[Start]

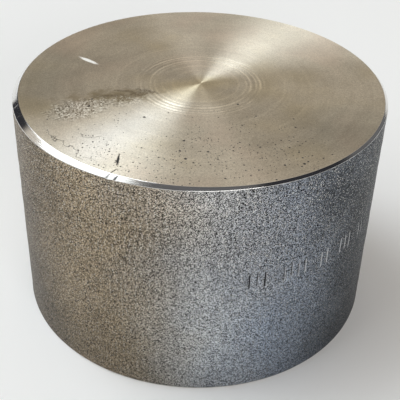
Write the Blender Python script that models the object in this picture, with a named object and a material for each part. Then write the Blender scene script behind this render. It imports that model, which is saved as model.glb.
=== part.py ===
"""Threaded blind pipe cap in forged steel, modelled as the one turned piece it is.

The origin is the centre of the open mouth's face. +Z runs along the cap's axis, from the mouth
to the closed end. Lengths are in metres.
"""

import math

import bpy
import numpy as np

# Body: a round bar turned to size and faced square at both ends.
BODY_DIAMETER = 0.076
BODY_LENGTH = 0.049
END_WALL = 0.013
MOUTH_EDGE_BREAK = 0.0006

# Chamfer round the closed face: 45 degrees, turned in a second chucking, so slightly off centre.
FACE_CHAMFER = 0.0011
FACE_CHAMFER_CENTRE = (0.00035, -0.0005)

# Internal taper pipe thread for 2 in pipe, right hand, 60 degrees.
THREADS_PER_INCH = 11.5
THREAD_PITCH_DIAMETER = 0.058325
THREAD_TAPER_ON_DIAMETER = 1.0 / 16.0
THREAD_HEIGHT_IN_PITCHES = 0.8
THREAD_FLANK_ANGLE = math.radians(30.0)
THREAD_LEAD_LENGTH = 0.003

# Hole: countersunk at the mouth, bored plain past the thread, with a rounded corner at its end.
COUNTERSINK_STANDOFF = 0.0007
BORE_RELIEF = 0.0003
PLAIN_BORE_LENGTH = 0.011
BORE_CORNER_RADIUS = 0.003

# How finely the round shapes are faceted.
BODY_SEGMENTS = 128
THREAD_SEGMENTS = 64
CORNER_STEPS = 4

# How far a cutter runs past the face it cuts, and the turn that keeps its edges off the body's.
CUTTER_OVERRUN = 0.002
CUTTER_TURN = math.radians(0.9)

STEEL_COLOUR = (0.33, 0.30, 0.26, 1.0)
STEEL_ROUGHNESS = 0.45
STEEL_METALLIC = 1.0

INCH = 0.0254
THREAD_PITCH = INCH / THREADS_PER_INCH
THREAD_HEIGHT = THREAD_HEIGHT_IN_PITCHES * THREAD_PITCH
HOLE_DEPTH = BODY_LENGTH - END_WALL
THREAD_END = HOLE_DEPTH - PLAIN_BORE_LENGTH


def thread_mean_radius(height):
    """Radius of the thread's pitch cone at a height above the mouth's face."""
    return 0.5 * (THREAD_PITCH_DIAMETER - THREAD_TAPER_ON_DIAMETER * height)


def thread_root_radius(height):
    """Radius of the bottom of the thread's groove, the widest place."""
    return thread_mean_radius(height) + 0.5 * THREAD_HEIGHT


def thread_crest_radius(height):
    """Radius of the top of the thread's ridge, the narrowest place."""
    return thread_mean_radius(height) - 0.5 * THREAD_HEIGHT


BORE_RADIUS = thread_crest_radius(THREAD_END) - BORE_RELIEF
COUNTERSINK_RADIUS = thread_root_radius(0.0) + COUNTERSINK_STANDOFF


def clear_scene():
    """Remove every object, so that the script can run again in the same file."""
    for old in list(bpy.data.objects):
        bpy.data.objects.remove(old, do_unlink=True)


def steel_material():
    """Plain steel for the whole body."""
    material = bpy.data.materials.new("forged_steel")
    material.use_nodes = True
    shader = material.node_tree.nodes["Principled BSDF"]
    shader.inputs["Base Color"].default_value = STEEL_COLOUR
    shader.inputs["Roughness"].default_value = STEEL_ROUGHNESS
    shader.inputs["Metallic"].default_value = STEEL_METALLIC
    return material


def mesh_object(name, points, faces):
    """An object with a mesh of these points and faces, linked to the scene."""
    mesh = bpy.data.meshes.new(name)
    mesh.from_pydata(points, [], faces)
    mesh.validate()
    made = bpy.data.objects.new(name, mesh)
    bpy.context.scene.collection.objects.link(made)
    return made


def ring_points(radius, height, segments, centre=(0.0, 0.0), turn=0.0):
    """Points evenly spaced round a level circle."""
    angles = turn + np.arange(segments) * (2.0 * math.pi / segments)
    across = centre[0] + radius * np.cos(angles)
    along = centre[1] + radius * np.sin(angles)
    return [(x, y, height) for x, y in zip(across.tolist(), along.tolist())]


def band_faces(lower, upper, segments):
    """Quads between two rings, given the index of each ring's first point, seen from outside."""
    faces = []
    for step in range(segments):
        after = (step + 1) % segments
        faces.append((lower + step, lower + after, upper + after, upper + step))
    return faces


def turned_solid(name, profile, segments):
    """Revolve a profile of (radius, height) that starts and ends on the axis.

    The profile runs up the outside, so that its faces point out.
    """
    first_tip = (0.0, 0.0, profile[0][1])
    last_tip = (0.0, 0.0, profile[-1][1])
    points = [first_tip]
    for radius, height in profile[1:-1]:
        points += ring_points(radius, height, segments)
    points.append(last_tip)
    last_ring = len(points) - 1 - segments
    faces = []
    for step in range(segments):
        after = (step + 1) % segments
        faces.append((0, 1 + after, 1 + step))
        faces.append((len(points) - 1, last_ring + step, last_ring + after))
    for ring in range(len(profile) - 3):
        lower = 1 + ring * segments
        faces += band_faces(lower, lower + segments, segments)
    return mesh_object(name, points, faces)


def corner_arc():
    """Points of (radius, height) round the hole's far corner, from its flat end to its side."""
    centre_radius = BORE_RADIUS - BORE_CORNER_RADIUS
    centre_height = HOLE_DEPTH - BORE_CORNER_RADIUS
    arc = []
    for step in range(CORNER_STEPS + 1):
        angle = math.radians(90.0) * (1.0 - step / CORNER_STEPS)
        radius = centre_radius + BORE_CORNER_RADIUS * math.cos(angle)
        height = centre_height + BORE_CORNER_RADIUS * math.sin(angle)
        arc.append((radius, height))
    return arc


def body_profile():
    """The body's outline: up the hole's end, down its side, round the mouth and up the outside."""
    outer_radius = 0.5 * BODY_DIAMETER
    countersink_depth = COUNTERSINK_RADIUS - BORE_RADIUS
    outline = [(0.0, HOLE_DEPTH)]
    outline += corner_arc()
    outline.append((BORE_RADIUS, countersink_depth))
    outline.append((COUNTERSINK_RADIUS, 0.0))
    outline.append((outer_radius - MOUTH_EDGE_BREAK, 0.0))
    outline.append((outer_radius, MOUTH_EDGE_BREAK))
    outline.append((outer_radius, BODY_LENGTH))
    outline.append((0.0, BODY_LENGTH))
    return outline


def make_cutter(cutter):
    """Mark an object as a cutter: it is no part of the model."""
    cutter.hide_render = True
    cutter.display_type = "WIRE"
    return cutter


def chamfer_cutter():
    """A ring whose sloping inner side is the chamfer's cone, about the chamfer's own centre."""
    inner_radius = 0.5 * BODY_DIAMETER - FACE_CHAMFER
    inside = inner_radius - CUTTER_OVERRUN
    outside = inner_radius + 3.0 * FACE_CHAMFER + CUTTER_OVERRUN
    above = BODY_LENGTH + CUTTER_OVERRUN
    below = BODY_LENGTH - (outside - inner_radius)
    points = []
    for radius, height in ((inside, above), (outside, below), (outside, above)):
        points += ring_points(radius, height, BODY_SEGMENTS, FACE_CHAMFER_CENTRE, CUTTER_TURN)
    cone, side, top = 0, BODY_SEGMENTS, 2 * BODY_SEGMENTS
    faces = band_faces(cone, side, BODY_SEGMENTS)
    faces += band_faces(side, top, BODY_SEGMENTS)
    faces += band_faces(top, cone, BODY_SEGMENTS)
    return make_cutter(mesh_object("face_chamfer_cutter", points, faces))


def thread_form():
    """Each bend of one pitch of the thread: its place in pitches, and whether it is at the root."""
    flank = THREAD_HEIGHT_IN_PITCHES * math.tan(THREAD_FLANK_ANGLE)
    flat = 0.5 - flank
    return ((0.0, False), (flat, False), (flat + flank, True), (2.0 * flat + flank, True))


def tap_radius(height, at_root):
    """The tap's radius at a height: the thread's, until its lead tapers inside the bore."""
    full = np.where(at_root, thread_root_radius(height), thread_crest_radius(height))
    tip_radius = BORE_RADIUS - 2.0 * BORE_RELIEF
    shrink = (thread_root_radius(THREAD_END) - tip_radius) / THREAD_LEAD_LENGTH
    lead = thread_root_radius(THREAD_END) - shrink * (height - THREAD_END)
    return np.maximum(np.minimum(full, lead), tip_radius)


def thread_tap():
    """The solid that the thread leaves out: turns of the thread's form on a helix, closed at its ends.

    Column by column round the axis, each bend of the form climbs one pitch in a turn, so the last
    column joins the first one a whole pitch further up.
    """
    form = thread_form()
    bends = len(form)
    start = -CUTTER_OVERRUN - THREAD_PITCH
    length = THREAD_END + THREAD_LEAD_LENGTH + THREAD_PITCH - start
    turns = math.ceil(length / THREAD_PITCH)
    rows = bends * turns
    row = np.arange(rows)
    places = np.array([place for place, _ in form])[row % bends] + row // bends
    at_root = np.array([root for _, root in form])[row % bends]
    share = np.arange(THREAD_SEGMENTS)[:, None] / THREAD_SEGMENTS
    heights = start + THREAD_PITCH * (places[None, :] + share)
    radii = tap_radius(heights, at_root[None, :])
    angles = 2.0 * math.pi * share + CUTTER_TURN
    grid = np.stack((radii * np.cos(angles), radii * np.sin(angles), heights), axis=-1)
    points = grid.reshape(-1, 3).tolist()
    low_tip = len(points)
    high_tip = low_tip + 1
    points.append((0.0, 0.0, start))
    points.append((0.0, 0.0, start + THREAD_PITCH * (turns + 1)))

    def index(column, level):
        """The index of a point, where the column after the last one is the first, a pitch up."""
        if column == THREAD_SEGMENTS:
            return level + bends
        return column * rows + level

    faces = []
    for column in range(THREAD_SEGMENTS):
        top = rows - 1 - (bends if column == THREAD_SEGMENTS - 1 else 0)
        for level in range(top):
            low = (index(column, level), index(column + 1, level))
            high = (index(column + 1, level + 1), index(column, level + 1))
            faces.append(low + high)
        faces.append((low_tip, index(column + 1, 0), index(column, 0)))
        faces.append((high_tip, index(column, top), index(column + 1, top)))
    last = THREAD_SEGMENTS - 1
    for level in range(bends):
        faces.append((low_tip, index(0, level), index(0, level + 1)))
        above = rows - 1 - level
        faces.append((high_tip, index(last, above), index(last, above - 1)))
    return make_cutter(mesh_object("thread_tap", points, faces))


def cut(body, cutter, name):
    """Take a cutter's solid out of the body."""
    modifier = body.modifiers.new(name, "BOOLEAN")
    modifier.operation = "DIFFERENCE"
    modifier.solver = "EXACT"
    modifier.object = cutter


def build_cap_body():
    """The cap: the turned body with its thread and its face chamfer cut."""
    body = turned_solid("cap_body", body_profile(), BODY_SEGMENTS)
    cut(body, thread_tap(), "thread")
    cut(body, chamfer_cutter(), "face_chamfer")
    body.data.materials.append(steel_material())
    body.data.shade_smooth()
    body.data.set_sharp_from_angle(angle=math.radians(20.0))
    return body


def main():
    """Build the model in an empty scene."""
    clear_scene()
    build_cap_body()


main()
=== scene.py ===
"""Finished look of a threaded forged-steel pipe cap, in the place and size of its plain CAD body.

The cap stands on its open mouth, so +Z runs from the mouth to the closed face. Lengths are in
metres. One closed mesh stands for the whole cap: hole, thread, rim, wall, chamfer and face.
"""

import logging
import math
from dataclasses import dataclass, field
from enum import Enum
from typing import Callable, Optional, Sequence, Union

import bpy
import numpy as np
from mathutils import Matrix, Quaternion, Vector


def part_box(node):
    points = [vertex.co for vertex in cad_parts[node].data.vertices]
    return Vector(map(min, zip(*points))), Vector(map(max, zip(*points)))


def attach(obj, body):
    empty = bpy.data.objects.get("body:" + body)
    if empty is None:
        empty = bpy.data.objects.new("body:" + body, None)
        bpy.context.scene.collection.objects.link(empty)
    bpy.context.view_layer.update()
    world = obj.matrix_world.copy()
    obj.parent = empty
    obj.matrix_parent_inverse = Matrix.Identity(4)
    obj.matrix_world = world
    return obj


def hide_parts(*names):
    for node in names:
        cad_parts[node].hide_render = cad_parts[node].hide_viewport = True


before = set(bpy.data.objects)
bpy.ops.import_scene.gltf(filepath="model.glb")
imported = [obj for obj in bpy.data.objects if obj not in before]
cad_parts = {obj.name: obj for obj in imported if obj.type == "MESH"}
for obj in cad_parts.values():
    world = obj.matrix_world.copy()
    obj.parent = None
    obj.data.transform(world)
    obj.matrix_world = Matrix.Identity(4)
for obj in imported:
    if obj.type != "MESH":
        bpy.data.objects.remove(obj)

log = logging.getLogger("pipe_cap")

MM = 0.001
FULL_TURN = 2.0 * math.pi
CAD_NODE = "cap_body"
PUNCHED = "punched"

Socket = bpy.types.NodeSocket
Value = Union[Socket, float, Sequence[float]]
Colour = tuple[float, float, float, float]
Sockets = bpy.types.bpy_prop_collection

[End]

Your task: What you return should be the lines from the start of the data through the line with "MOUTH_EDGE_BREAK = 0.0006", quoted exactly and nothing more.

Problem solution:
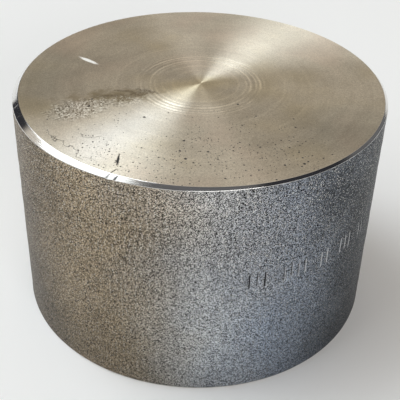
Write the Blender Python script that models the object in this picture, with a named object and a material for each part. Then write the Blender scene script behind this render. It imports that model, which is saved as model.glb.
=== part.py ===
"""Threaded blind pipe cap in forged steel, modelled as the one turned piece it is.

The origin is the centre of the open mouth's face. +Z runs along the cap's axis, from the mouth
to the closed end. Lengths are in metres.
"""

import math

import bpy
import numpy as np

# Body: a round bar turned to size and faced square at both ends.
BODY_DIAMETER = 0.076
BODY_LENGTH = 0.049
END_WALL = 0.013
MOUTH_EDGE_BREAK = 0.0006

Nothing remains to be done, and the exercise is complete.